Find the effective capacitance if each one is C.Please give the derivation too

To find the effective capacitance when capacitors are connected in series or parallel, we need to understand how these configurations affect the overall capacitance. Let's break it down step by step, assuming each capacitor has a capacitance value of C.

Capacitors in Series

When capacitors are connected in series, the total or effective capacitance (C_eff) can be calculated using the formula:

• 1/C_eff = 1/C1 + 1/C2 + 1/C3 + ... + 1/Cn

For n capacitors, each with capacitance C, the equation simplifies to:

• 1/C_eff = 1/C + 1/C + 1/C + ... + 1/C (n times)
• 1/C_eff = n/C

Now, if we take the reciprocal of both sides, we find:

• C_eff = C/n

This means that the effective capacitance of capacitors in series is less than the capacitance of any individual capacitor.
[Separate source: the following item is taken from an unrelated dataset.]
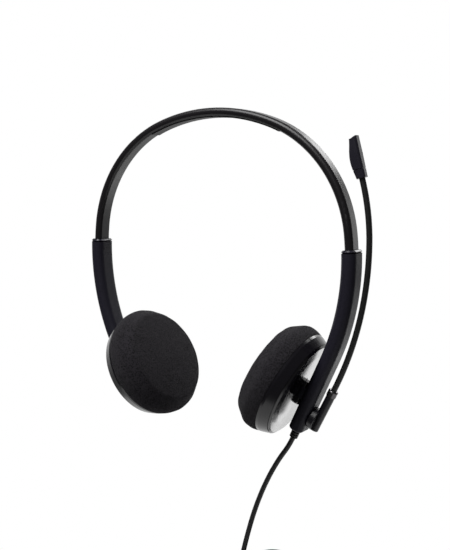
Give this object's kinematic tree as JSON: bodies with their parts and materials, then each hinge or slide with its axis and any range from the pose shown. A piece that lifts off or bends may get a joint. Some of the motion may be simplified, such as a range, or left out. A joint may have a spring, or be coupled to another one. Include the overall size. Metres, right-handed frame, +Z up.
{
  "type": "headset microphone",
  "caption": "Two-ear headset with a bent headband, sliding arms, swivelling foam-padded ear cups, a swing-down boom microphone and a cord with a plug.",
  "frame": {"origin": "where the crown rests on the head: the middle of the crown liner's underside", "axes": "+X to the wearer's left, where the boom is; -Y forward; +Z up"},
  "size_m": [0.1704, 0.0601, 0.3165],
  "materials": {
    "band_plastic": "satin black",
    "arm_plastic": "satin black",
    "trim_plastic": "matte black",
    "collar_plastic": "glossy black",
    "cup_plastic": "glossy black",
    "foam": "open-cell foam, charcoal",
    "liner_rubber": "soft matte black",
    "steel": "plain",
    "magnet_iron": "plated",
    "film": "thin translucent film",
    "winding": "enamelled copper",
    "boom_plastic": "satin black",
    "boom_rubber": "matte black",
    "ferrule_metal": "satin",
    "mic_plastic": "satin black",
    "cord_rubber": "matte black",
    "plug_plastic": "moulded black",
    "contact_metal": "gold plated",
    "band_ring_plastic": "black insulator"
  },
  "bodies": {
    "headband": {"headband": "band_plastic", "headband_spring": "steel", "cross_lead": "cord_rubber", "crown_liner": "liner_rubber", "left_headband_trim": "trim_plastic", "left_tail_clip": "plug_plastic", "right_headband_trim": "trim_plastic", "right_tail_clip": "plug_plastic"},
    "left_arm": {"left_arm_shell": "arm_plastic", "left_arm_cover": "arm_plastic", "left_arm_collar": "collar_plastic", "left_cup_bracket": "arm_plastic", "strain_relief": "cord_rubber", "cord_run": "cord_rubber", "cord_coil": "cord_rubber", "cord_tie": "plug_plastic", "plug_body": "plug_plastic", "plug_jack": "contact_metal", "plug_band_1": "band_ring_plastic", "plug_band_2": "band_ring_plastic", "plug_band_3": "band_ring_plastic"},
    "right_arm": {"right_arm_shell": "arm_plastic", "right_arm_cover": "arm_plastic", "right_arm_collar": "collar_plastic", "right_cup_bracket": "arm_plastic"},
    "left_cup": {"left_ear_pad": "foam", "left_cup_ring": "cup_plastic", "left_cup_shell": "cup_plastic", "left_speaker_baffle": "trim_plastic", "left_driver_frame": "plug_plastic", "left_diaphragm": "film", "left_voice_coil": "winding", "left_driver_magnet": "magnet_iron", "left_cup_screws": "steel", "left_swivel_pin": "steel"},
    "right_cup": {"right_ear_pad": "foam", "right_cup_ring": "cup_plastic", "right_cup_shell": "cup_plastic", "right_speaker_baffle": "trim_plastic", "right_driver_frame": "plug_plastic", "right_diaphragm": "film", "right_voice_coil": "winding", "right_driver_magnet": "magnet_iron", "right_cup_screws": "steel", "right_swivel_pin": "steel"},
    "boom": {"boom_hub": "boom_plastic", "boom_friction_washer": "trim_plastic", "boom_retainer": "steel", "boom_pivot_screw": "steel", "boom_ferrule": "ferrule_metal", "boom_tube": "boom_rubber", "mic_body": "mic_plastic", "mic_lid": "mic_plastic", "mic_element": "steel"}
  },
  "joints": [
    {"name": "left_arm_slide", "type": "hinge", "parent": "headband", "child": "left_arm", "pos_m": [-0.04104, 0, -0.07138], "axis": [0, 1, 0], "range_deg": [0, 13.5]},
    {"name": "right_arm_slide", "type": "hinge", "parent": "headband", "child": "right_arm", "pos_m": [0.04104, 0, -0.07138], "axis": [0, -1, 0], "range_deg": [0, 13.5]},
    {"name": "left_cup_swivel", "type": "hinge", "parent": "left_arm", "child": "left_cup", "pos_m": [0.05164, 0, -0.13931], "axis": [0.4617, 0, 0.887], "range_deg": [-23, 17]},
    {"name": "right_cup_swivel", "type": "hinge", "parent": "right_arm", "child": "right_cup", "pos_m": [-0.05164, 0, -0.13931], "axis": [0.4617, 0, -0.887], "range_deg": [-23, 17]},
    {"name": "boom_swing", "type": "hinge", "parent": "left_arm", "child": "boom", "pos_m": [0.0607, 0, -0.15347], "axis": [0.9063, 0, -0.4226], "range_deg": [0, 125]}
  ]
}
For example, if you have three capacitors, each with a capacitance of 2 µF connected in series, the effective capacitance would be:

• C_eff = 2 µF / 3 = 0.67 µF

Capacitors in Parallel

In contrast, when capacitors are connected in parallel, the effective capacitance is simply the sum of the individual capacitances:

• C_eff = C1 + C2 + C3 + ... + Cn

For n capacitors, each with capacitance C, the equation becomes:

• C_eff = C + C + C + ... + C (n times)
• C_eff = n * C

This indicates that the effective capacitance of capacitors in parallel is greater than any individual capacitor's capacitance. For instance, if you have four capacitors, each with a capacitance of 3 µF connected in parallel, the effective capacitance would be:

• C_eff = 3 µF * 4 = 12 µF

Summary of Effective Capacitance

To summarize:

• For capacitors in series: C_eff = C/n
• For capacitors in parallel: C_eff = n * C

Understanding these principles allows you to calculate the effective capacitance in various configurations, which is crucial for designing circuits and understanding how they behave under different conditions. Whether you’re working on a simple circuit or a more complex electronic design, knowing how to manipulate capacitance is a key skill in electronics.